Ó Tormaigh
- Ó Tormaigh in a Gaelic type, note the lenited g in the name (gh) once appeared in Irish orthography with a dot above it, as pictured.
- Gender: Masculine
- Language(s): Irish

Origin
- Meaning: "descendant of Tormach"

Other names
- Variant form(s): Ó Tormadha
- Anglicisation(s): Tarmey, Tormey

= Ó Tormaigh =

Irish surname

Ó Tormaigh is a masculine surname in the Irish language. The name translates into English as "descendant of Tormach". The name Tormach is a Gaelic derivative of the Old Norse personal name Þórmóðr. A variant form of Ó Tormaigh is Ó Tormadha. Anglicised forms of the Irish surnames include: Tarmey and Tormey. According to Patrick Woulfe, the surname is generally found in the Irish Midlands and the south of Ulster.
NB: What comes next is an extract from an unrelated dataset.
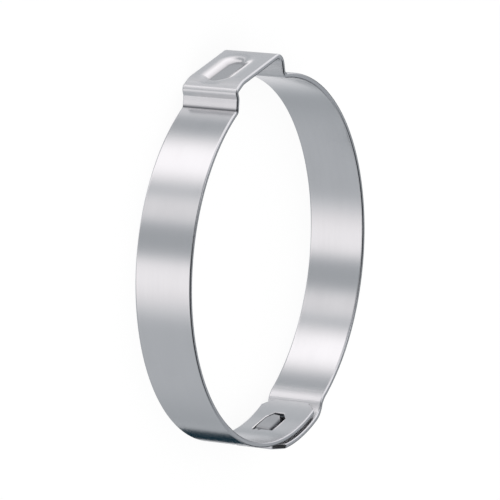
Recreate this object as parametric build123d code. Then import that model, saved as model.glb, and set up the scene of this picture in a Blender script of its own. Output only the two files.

The form of these Irish surnames for unmarried females is Ní Thormaigh and Ní Tormadha; both these names mean "daughter of the descendant of Tormach". The form of these Irish surnames for married females is Bean Uí Thormaigh and Bean Uí Thormadha, or simply Uí Thormaigh and Uí Thormadha; these names mean "wife of the descendant of Tormach".